Phantom Thread 

Daniel Day Lewis stars as an obsessive fashion designer in director Paul Thomas Anderson’s latest.


Early in the 2015 documentary Kurt Cobain: Montage of Heck, Cobain's aunt Mary says offhandedly, "I'm glad I wasn't born with the genius brain."

Artists, scientists, inventors, and creatives of all sorts have a long history of struggling to fit in. Maybe because their creative drive, rooted in a need for novelty, renders them allergic to the ordinary world. To do your best work, sometimes you have to put the world at arm's length and follow your muse where it leads you. But for those stuck in the ordinary world, this can be very irritating.

Reynolds Woodcock (Daniel Day-Lewis) definitely has the genius brain. His House of Woodcock is the best and most prestigious haute couture establishment in postwar London. His clients include the rich, famous, and royal. His fangirls tell him they want to be buried in one of his dresses. Reynolds was taught his trade by his mother, whom he and his spinster sister Cyrill (Lesley Manville) idolize long after her death. Cyrill acts as a kind of gatekeeper and manager to Reynolds. The attention to detail that has brought him fame and fortune comes with a side order of obsessive compulsive disorder. Reynolds is the human incarnation of the word "persnickety."

Woodcock has had a string of girlfriends who he keeps around until he tires of them and Cyrill runs them off. One day, he's having breakfast at a quaint restaurant near his country home when he sees a beautiful waitress named Alma (Vicky Krieps). He asks her out in a most unusual way, and soon she is living with him and Cyrill. Their relationship eventually evolves into a three-way battle of wills, with Alma striving to get closer to Woodcock, while Cyrill tries to maintain her grip on her brother.

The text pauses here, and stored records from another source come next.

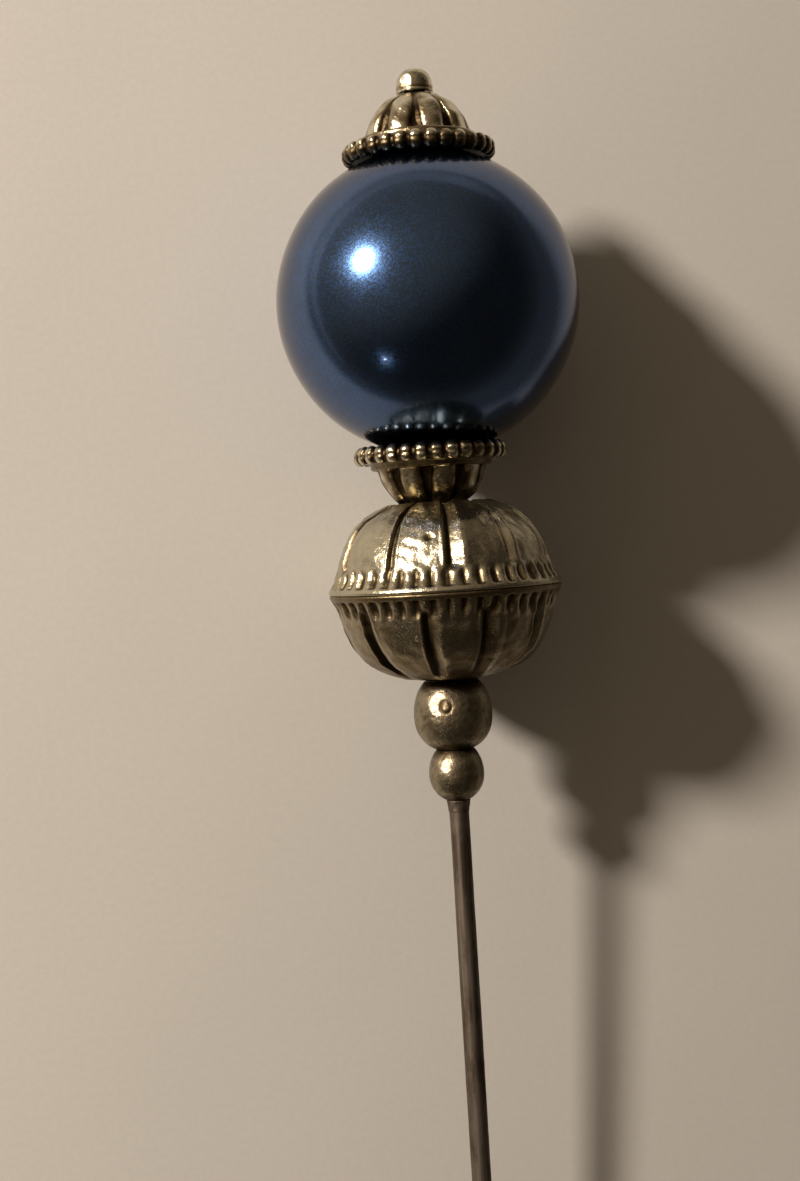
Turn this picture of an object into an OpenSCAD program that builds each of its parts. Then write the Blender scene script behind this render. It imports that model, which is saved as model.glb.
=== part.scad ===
// Beaded hat pin: a long steel pin with a pearl between two bead caps, a hollow fluted bead
// and two small beads at its head.
// The pin lies along Y. The origin is the seat where the bare shaft leaves the stop collar,
// the head is towards -Y and the point towards +Y.

/* [Pin] */
// Length from the tip of the point to the top of the finial
pin_length = 150; // [110:5:200]
// Diameter of the bare shaft
shaft_d = 1.08; // [0.9:0.02:1.2]
// Length of the ground taper at the point
point_length = 9; // [4:1:14]
// Height of the stop collar's top above the seat
collar_top = 0.64; // [0.6:0.02:1]
// Largest diameter of the stop collar
collar_d = 1.36; // [1.3:0.02:1.8]

/* [Small beads] */
// Diameter of the small bead above the collar
end_bead_d = 3; // [2.8:0.1:3.6]
// Height of that bead between its flat ends
end_bead_h = 2.76; // [2.4:0.02:2.8]
// Diameter of the spacer bead
spacer_bead_d = 4.24; // [4:0.04:5]
// Height of the spacer bead between its flat ends
spacer_bead_h = 3.63; // [3.2:0.01:3.7]

/* [Fluted bead] */
// Diameter of the fluted bead's body
fluted_d = 11.44; // [10.6:0.1:13]
// Diameter over the flange at the seam
flange_d = 12.5; // [12.3:0.1:14]
// Height of one shell from the seam to the crown
shell_height = 4.88; // [4.6:0.05:5.4]
// Number of panels round each shell
panels = 10; // [8:1:12]
// Width of the grooves between the panels
groove_width = 0.62; // [0.4:0.02:0.8]
// Depth of the grooves
groove_depth = 0.26; // [0.1:0.02:0.3]
// Number of teeth round the flange
teeth = 45; // [30:1:48]

/* [Bead caps] */
// Diameter over the rim of a cap
cap_d = 8.26; // [7.8:0.02:8.8]
// Height of the dome above the middle of the rim
cap_height = 3.15; // [2.8:0.05:3.5]
// Thickness of the stamped dome
cap_wall = 0.3; // [0.25:0.05:0.4]
// Number of beads round the rim
rim_beads = 30; // [20:1:32]
// How far the lower cap hangs to one side on the wire
cap_offset = 0.36; // [0:0.02:0.4]

/* [Pearl and finial] */
// Diameter of the pearl
pearl_d = 16.1; // [15:0.1:18]
// Diameter of the finial knob
finial_d = 1.98; // [1.8:0.02:2.4]
// Height of the finial knob
finial_height = 1.52; // [1.4:0.02:2]

/* [Fits] */
// Radial clearance between the wire and a bead that turns on it
bore_clearance = 0.04; // [0.03:0.01:0.06]
// Gap between two beads that turn against each other
face_gap = 0.02; // [0.02:0.01:0.05]

/* [Hidden] */
$fn = 96;

// Wire, with the shallow groove that the stop collar is crimped into
wire_r = shaft_d / 2;
bore_r = wire_r + bore_clearance;
tip_r = 0.03;
seat_clearance = 0.04;
groove_top = collar_top - seat_clearance;
crimp_depth = 0.08;

// Fluted bead
body_r = fluted_d / 2;
flange_r = flange_d / 2;
flange_half = 0.95;
shell_wall = 0.55;
shell_power = 2.6;
dish_r = 2.17 + cap_offset;
dish_depth = 0.82;
hub_r = 1.3;
hub_depth = 0.03;
hub_wall = 0.35;
tooth_floor_r = body_r - 0.08;
tooth_gap = 0.26;
tooth_z0 = 0.36;
tooth_z1 = 1.32;
groove_z0 = 1.42;
groove_past_hub = 0.5;
lower_groove_end_r = 3.4;
profile_steps = 14;

// Bead caps
cap_power = 2.5;
rim_section_r = 0.5;
rim_bead_r = 0.34;
rim_r = cap_d / 2 - 0.56;
dome_r = rim_r - rim_section_r + 0.02;
cap_hole_r = wire_r + cap_offset + bore_clearance;
cap_seat_gap = 0.06;
pearl_gap = 0.04;

// Heights along the pin, measured from the seat towards the finial
end_bead_z = collar_top + end_bead_h / 2;
spacer_bead_z = collar_top + end_bead_h + face_gap + spacer_bead_h / 2;
seam_z = spacer_bead_z + spacer_bead_h / 2 + face_gap + shell_height;
lower_cap_z = seam_z + shell_height - dish_depth + cap_seat_gap + cap_height;
pearl_r = pearl_d / 2;
pearl_z = lower_cap_z + rim_to_pearl(rim_r - cap_offset);
upper_cap_z = pearl_z + rim_to_pearl(rim_r);
finial_z = upper_cap_z + cap_height + face_gap;
head_top = finial_z + finial_height;
wire_top = head_top - 0.5;
tip_z = head_top - pin_length;

// Height from a cap's rim to the pearl's centre, where the rim comes nearest the axis at radius r
function rim_to_pearl(r) = sqrt(pow(pearl_r + rim_section_r + pearl_gap, 2) - pow(r, 2));

// Points of a superellipse quarter of half axes a and b, from angle t0 to t1
function dome_points(a, b, power, t0, t1, steps) = [
    for (i = [0 : steps])
        let (t = t0 + (t1 - t0) * i / steps)
        [a * pow(cos(t), 2 / power), b * pow(sin(t), 2 / power)]
];

// Angle at which the superellipse is at radius r, and at height h
function angle_at_radius(a, power, r) = acos(pow(r / a, power / 2));
function angle_at_height(b, power, h) = asin(pow(h / b, power / 2));

// Turns the pin's own axis, which is built upwards, so that the head is towards -Y
module along_pin(height) {
    rotate([90, 0, 0]) translate([0, 0, height]) children();
}

// A round bead with flat ends and a hole through it
module round_bead(diameter, height, hole_r) {
    difference() {
        intersection() {
            sphere(r = diameter / 2);
            cylinder(h = height, r = diameter, center = true);
        }
        cylinder(h = diameter + 1, r = hole_r, center = true);
    }
}

// Cross-section of one shell of the fluted bead, from the seam to its hub, which is sunk by depth
module shell_section(hub, depth) {
    t_flange = angle_at_height(shell_height, shell_power, flange_half);
    t_hub = angle_at_radius(body_r, shell_power, hub);
    inner_r = body_r - shell_wall;
    inner_h = shell_height - shell_wall;
    floor_z = shell_height - depth;
    neck_r = hub + hub_wall;
    t_neck = angle_at_radius(inner_r, shell_power, neck_r);
    floor_under = min(floor_z - shell_wall, inner_h * pow(sin(t_neck), 2 / shell_power));
    outer = dome_points(body_r, shell_height, shell_power, t_flange, t_hub, profile_steps);
    inner = dome_points(inner_r, inner_h, shell_power, t_neck, 0, profile_steps);
    polygon(concat(
        [[flange_r, 0], [flange_r, 0.05]],
        outer,
        [[hub, floor_z], [bore_r, floor_z], [bore_r, floor_under], [neck_r, floor_under]],
        inner
    ));
}

// One stamped shell with its grooves and flange teeth, seam at height 0 and crown upwards
module fluted_shell(hub, depth, first_groove, groove_end_r) {
    groove_t0 = angle_at_height(shell_height, shell_power, groove_z0);
    groove_t1 = angle_at_radius(body_r, shell_power, groove_end_r);
    bottom = dome_points(body_r - groove_depth, shell_height - groove_depth, shell_power,
                         groove_t0, groove_t1, profile_steps);
    beyond = dome_points(body_r + 1, shell_height + 1, shell_power, groove_t1, groove_t0, 6);
    difference() {
        rotate_extrude() shell_section(hub, depth);
        for (i = [0 : panels - 1])
            rotate([90, 0, first_groove + i * 360 / panels])
                linear_extrude(height = groove_width, center = true)
                    polygon(concat(bottom, beyond));
        for (i = [0 : teeth - 1])
            rotate([0, 0, (i + 0.5) * 360 / teeth])
                translate([tooth_floor_r, -tooth_gap / 2, tooth_z0])
                    cube([1, tooth_gap, tooth_z1 - tooth_z0]);
    }
}

// A bead cap: a stamped dome inside a rim set with small beads, rim at height 0 and dome upwards
module bead_cap() {
    t_hole = angle_at_radius(dome_r, cap_power, cap_hole_r);
    inner_r = dome_r - cap_wall;
    inner_h = cap_height - cap_wall;
    t_inner = angle_at_radius(inner_r, cap_power, cap_hole_r);
    outer = dome_points(dome_r, cap_height, cap_power, 0, t_hole, profile_steps);
    inner = dome_points(inner_r, inner_h, cap_power, t_inner, 0, profile_steps);
    rotate_extrude() polygon(concat(outer, inner));
    rotate_extrude() translate([rim_r, 0]) circle(r = rim_section_r);
    for (i = [0 : rim_beads - 1])
        rotate([0, 0, i * 360 / rim_beads])
            translate([cap_d / 2 - rim_bead_r, 0, 0]) sphere(r = rim_bead_r);
}

// The whole wire, from its point to its end in the finial
module wire() {
    rotate_extrude() polygon([
        [0, tip_z],
        [tip_r, tip_z],
        [wire_r, tip_z + point_length],
        [wire_r, 0],
        [wire_r - crimp_depth, groove_top / 2],
        [wire_r, groove_top],
        [wire_r, wire_top],
        [0, wire_top]
    ]);
}

module pin_shaft() {
    color("#5d564e") along_pin(0) wire();
}

module stop_collar() {
    collar_height = collar_top - seat_clearance;
    color("#8d8676") along_pin(0) difference() {
        translate([0, 0, seat_clearance])
            cylinder(h = collar_height, r1 = collar_d / 2 - 0.06, r2 = collar_d / 2);
        wire();
    }
}

module end_bead() {
    color("#8f8873") along_pin(end_bead_z) round_bead(end_bead_d, end_bead_h, wire_r);
}

module spacer_bead() {
    color("#93897a") along_pin(spacer_bead_z) round_bead(spacer_bead_d, spacer_bead_h, bore_r);
}

module fluted_bead_upper_shell() {
    color("#a39a86") along_pin(seam_z)
        fluted_shell(dish_r, dish_depth, -90, dish_r + groove_past_hub);
}

module fluted_bead_lower_shell() {
    color("#9a917d") along_pin(seam_z) mirror([0, 0, 1])
        fluted_shell(hub_r, hub_depth, -90 + 180 / panels, lower_groove_end_r);
}

module lower_bead_cap() {
    color("#b3aa94") along_pin(lower_cap_z)
        translate([cap_offset, 0, 0]) mirror([0, 0, 1]) bead_cap();
}

module pearl_bead() {
    color("#1d2536") along_pin(pearl_z) difference() {
        sphere(r = pearl_r);
        cylinder(h = pearl_d + 1, r = bore_r, center = true);
    }
}

module upper_bead_cap() {
    color("#b3aa94") along_pin(upper_cap_z) bead_cap();
}

// The knob is a cylinder with a rounded top, closed over the end of the wire
module finial_knob() {
    crown_r = 0.5;
    knob_r = finial_d / 2;
    color("#a89f8a") along_pin(finial_z) difference() {
        rotate_extrude() union() {
            square([knob_r, finial_height - crown_r]);
            square([knob_r - crown_r, finial_height]);
            intersection() {
                translate([knob_r - crown_r, finial_height - crown_r]) circle(r = crown_r);
                translate([knob_r - crown_r, finial_height - crown_r]) square(crown_r);
            }
        }
        translate([0, 0, -1]) cylinder(h = wire_top - finial_z + 1, r = wire_r);
    }
}

pin_shaft();
finial_knob();
upper_bead_cap();
pearl_bead();
lower_bead_cap();
fluted_bead_upper_shell();
fluted_bead_lower_shell();
spacer_bead();
end_bead();
stop_collar();
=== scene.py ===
"""Looks of a beaded hat pin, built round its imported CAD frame.

Lengths are in millimetres until a mesh is made. A height runs along the pin from the seat
towards the head, which is -Y. An angle turns about the pin: 0 degrees faces +Z, 90 faces -X.
"""

import math

import bmesh
import bpy
import numpy as np
from mathutils import Matrix, Vector


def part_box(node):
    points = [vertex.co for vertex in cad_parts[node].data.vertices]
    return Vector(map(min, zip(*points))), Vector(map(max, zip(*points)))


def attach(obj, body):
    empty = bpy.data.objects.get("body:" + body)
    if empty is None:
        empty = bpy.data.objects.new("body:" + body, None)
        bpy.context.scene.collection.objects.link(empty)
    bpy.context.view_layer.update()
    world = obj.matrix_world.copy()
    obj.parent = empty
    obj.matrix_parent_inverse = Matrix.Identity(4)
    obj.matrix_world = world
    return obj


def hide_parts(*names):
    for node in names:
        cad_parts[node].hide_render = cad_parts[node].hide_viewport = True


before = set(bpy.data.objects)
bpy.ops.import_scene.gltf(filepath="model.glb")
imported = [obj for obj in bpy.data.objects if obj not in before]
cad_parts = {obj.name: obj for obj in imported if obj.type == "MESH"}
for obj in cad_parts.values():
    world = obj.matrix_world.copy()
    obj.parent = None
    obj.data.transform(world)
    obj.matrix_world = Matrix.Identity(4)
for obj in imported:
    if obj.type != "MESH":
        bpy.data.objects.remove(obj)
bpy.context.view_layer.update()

MM = 0.001
TURN_STEPS = 720
ROUND_STEPS = 240
BORE_R = 0.58
SNUG_R = 0.545


def span(node):
    """Lowest and highest point of a node along the pin, and its largest radius."""
    low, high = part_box(node)
    return -high.y / MM, -low.y / MM, (high.x - low.x) / 2 / MM


# Shape functions


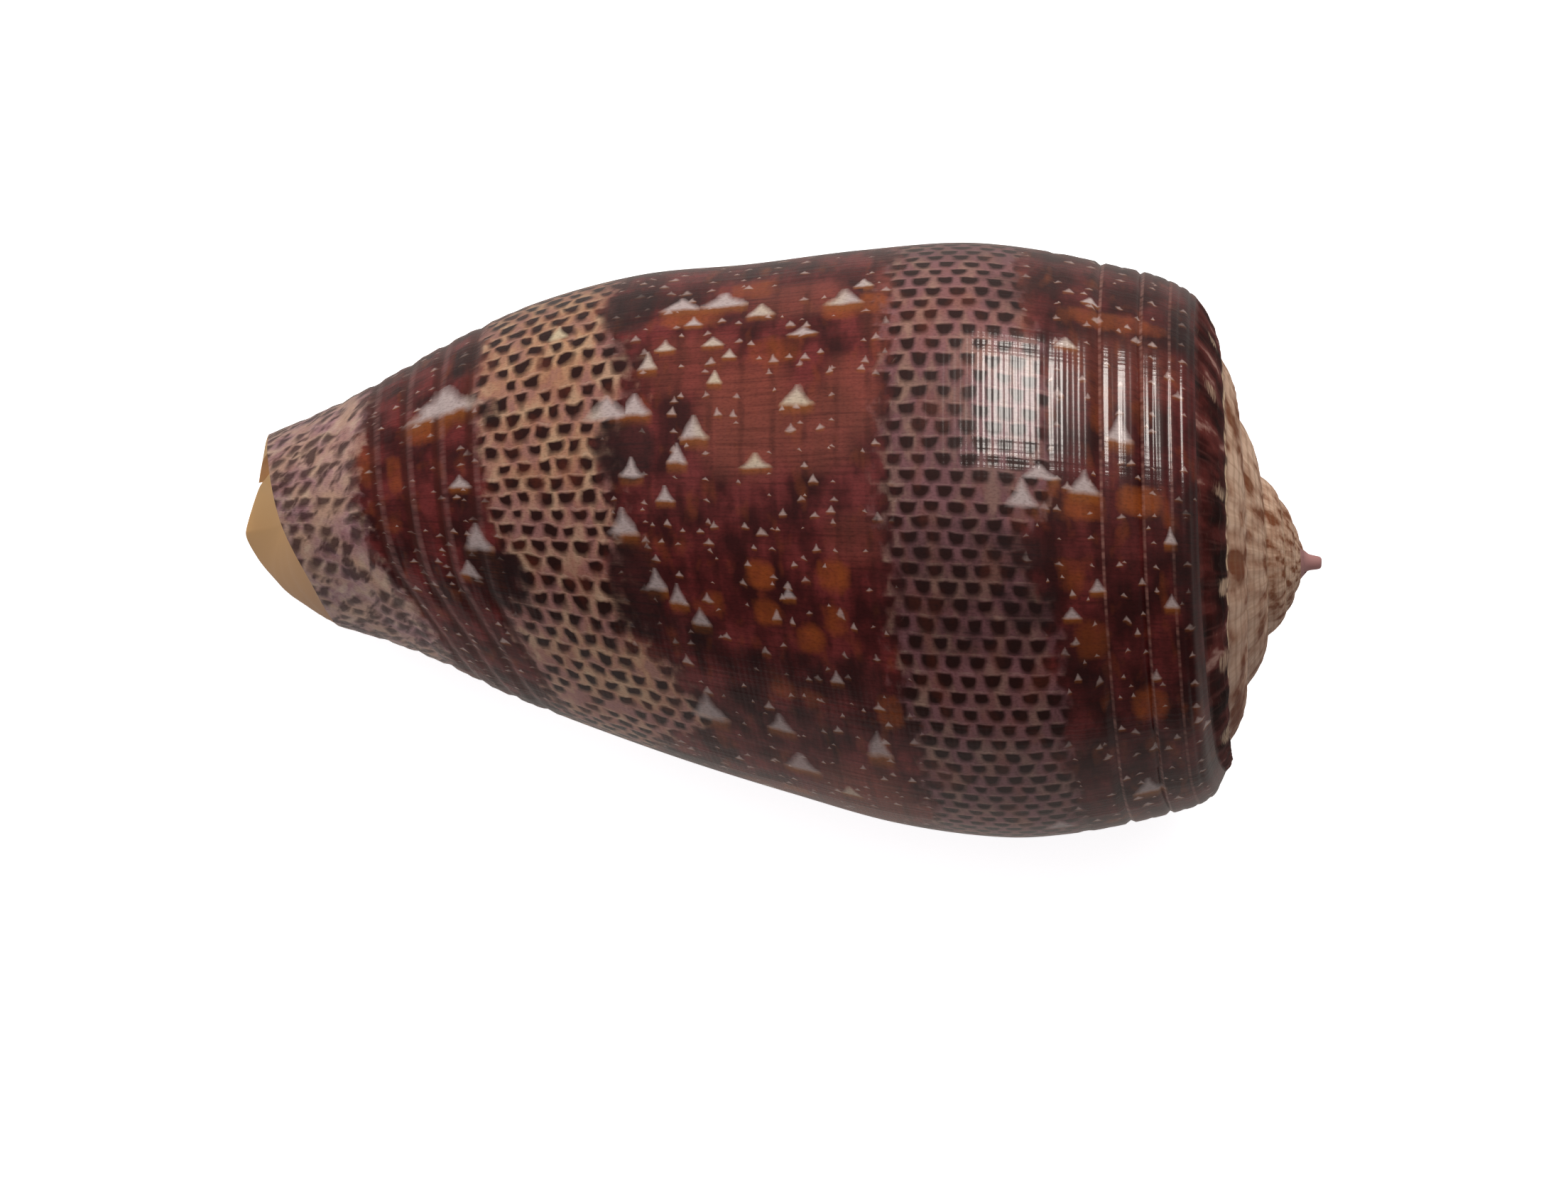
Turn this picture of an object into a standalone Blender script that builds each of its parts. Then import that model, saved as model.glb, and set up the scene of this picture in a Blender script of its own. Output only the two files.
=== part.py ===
"""Cone shell: one closed body, coiled outer wall with an open slit aperture.

Millimetres in the dimensions, metres in the mesh. The shell is worked out about
its coiling axis first (distance from the apex, radius, angle), then laid down
aperture first on z = 0 with the apex toward +X and the outer lip toward +Y.
"""
import math

import bmesh
import bpy
import numpy as np

MM = 0.001

# Growth angle in degrees: 0 is the outer lip, a turn of coil is 360.
COLUMNS_PER_TURN = 48
FIRST_ANGLE = -2400.0
LIP_AROUND = 150.0

# Suture: growth angle, radius, distance from the apex.
SUTURE_ANGLE = [-2400, -2040, -1680, -1320, -1140, -960, -780, -600, -420, -240, -150, -60, 0]
SUTURE_RADIUS = [0.44, 0.75, 1.38, 2.22, 2.80, 3.30, 3.80, 5.55, 6.50, 8.20, 8.60, 8.95, 9.15]
SUTURE_DEPTH = [0.84, 1.00, 1.25, 1.62, 2.03, 2.42, 2.93, 3.36, 3.98, 4.20, 4.56, 4.67, 4.92]
SPIRE_LEAN = 0.035
WHORL_BULGE = 0.27
RAMP_STEPS = 4

# Keel at the inner edge of the rounded shoulder on the last whorl.
KEEL_ANGLE = [-360, -300, -240, -207, -180, -150, -105, -60, 0]
KEEL_RADIUS = [9.10, 9.10, 9.33, 9.90, 10.50, 11.00, 11.40, 11.53, 11.70]
KEEL_DEPTH = [4.95, 4.40, 4.22, 4.90, 5.42, 5.85, 6.00, 5.72, 5.95]

# Body outline at the columella side and at the lip side, as radius along the
# share of the way from the keel to the anterior margin.
OUTLINE_SHARE = [0, 0.009, 0.024, 0.05, 0.08, 0.16, 0.24, 0.36, 0.48, 0.60, 0.72, 0.80, 0.88, 0.94, 1]
COLUMELLA_SIDE = [9.3, 10.2, 10.75, 11.2, 11.58, 12.35, 12.7, 12.3, 11.2, 9.95, 8.5, 7.45, 6.1, 5.28, 4.65]
LIP_SIDE = [11.53, 11.8, 12.1, 12.45, 12.68, 13.25, 13.5, 13.0, 12.2, 11.53, 9.98, 8.35, 6.37, 5.0, 3.82]
BODY_SHARES = [0, 0.008, 0.022, 0.045, 0.08, 0.12, 0.17, 0.22, 0.28, 0.34, 0.4, 0.46, 0.52, 0.58]
BODY_SHARES += [0.64, 0.7, 0.76, 0.82, 0.88, 0.94, 1.0]
BODY_ROWS = len(BODY_SHARES) - 1

# Anterior margin, distance from the apex round the shell.
MARGIN_ANGLE = [-490, -430, -360, -330, -315, -300, -285, -270, -240, -195, -150, -105, -60, -30, 0]
MARGIN_DEPTH = [45.8, 46.6, 47.9, 48.3, 48.4, 47.9, 46.5, 45.1, 43.5, 44.1, 45.7, 46.6, 47.1, 47.6, 48.0]
# Slanted hollow inside that margin: distance from the apex on its axis, slant, sag.
END_DEPTH = 46.6
END_SLANT = 0.50
END_SAG = 0.45
END_RINGS = [0.80, 0.52, 0.24]
END_STAGGER = 6.0

# Outer wall and the slit behind it.
LIP_EDGE = 0.50
WALL = 0.95
SLIT_COLUMNS = 17
SLIT_SHARE = [0, 0.10, 0.40, 0.75, 1.0]
SLIT_GAP = [1.45, 1.50, 1.85, 2.00, 0.85]
LIP_FLARE = 0.30
VENTRAL_START = 42.0
VENTRAL_RUN = 36.0
SLIT_INNER_SHARE = 0.45

# Smooth nub at the apex.
NUB_DEPTH = [0.66, 0.45, 0.20, 0.06]
NUB_RADIUS = [0.37, 0.35, 0.31, 0.19]

# Resting pose.
PITCH = 8.4
ROLL = -9.6

MATERIAL_COLOR = (0.16, 0.045, 0.035, 1.0)


def curve(x, xs, ys):
    """Smooth curve through the given stations, flat outside them."""
    xs = np.asarray(xs, dtype=float)
    ys = np.asarray(ys, dtype=float)
    x = min(max(float(x), xs[0]), xs[-1])
    i = int(min(max(np.searchsorted(xs, x, side="right") - 1, 0), len(xs) - 2))
    slopes = np.diff(ys) / np.diff(xs)
    tangents = np.concatenate(([slopes[0]], (slopes[:-1] + slopes[1:]) / 2, [slopes[-1]]))
    flat = np.concatenate(([False], slopes[:-1] * slopes[1:] <= 0, [False]))
    tangents[flat] = 0.0
    h = xs[i + 1] - xs[i]
    t = (x - xs[i]) / h
    value = (2 * t**3 - 3 * t**2 + 1) * ys[i] + (t**3 - 2 * t**2 + t) * h * tangents[i]
    return value + (3 * t**2 - 2 * t**3) * ys[i + 1] + (t**3 - t**2) * h * tangents[i + 1]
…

click to enlarge Daniel Day-Lewis (left) and Vicky Krieps tangle their lives in Paul Thomas Anderson’s new film about fashion and passion, Phantom Thread.
  • Daniel Day-Lewis (left) and Vicky Krieps tangle their lives in Paul Thomas Anderson’s new film about fashion and passion, Phantom Thread.

Phantom Thread is writer/director Paul Thomas Anderson's eighth film, and if there's one thing you can say about Anderson's career, it is that he never does the same thing twice. Another thing you can say about Anderson is that his work can be divisive. Boogie Nights, Punch Drunk Love, and There Will Be Blood enjoyed near universal acclaim, but as for Magnolia, The Master, and his last film, Inherent Vice, well, you either love them or you hate them. Personally, I loved Inherent Vice, which puts me in the minority, and I can't stand Punch Drunk Love, which alienates me further. So, for me, Anderson is hit or miss.

Day-Lewis, who earned a Best Actor Academy Award in There Will Be Blood, is pretty brilliant as Reynolds, the kind of guy who wears a blazer and vest over his pajamas. He cannot be satisfied, even by success. The day before a beautifully sewn royal wedding dress is to be shipped off he declares it "ugly." His relationship with Alma plumbs new depths of passive aggression. But Alma gives as good as she gets, and maybe since she is the first person to ever stand up to him, he can't let her go, even when their affair becomes life threatening.

As usual with Anderson's work, the cinematography is meticulous and excellent. Alma and Reynolds' love story is exceedingly chaste, which is remarkable given that the director is most famous for his ode to the pornography industry. The porn urge is redirected toward the clothes, with loving closeups of lace and sewing fingers. The most erotic it gets is a measuring session that borders on the sadomasochistic. The film's deep obsession with accoutrement reminded me strongly of the work of Memphis director Brian Pera, while the claustrophobic atmosphere of social obligation and niceties lends a strong Barry Lyndon vibe.

Perhaps Phantom Thread is best understood as the director coming to grips with his own genius brain. It's probably too simplistic to say Reynolds is a stand in for Anderson's perfectionism, but the director clearly sympathizes with him. What makes this film stand out is that he also sympathizes strongly with Alma. In this "Me Too" moment, it seems that the myth of the Byronic, bad boy artist is crumbling, and that's probably for the best. Lewis, who says he's retiring from acting after this film, will grab all of the attention, but it's Alma's fight to bring Reynolds back into the real world that will resonate.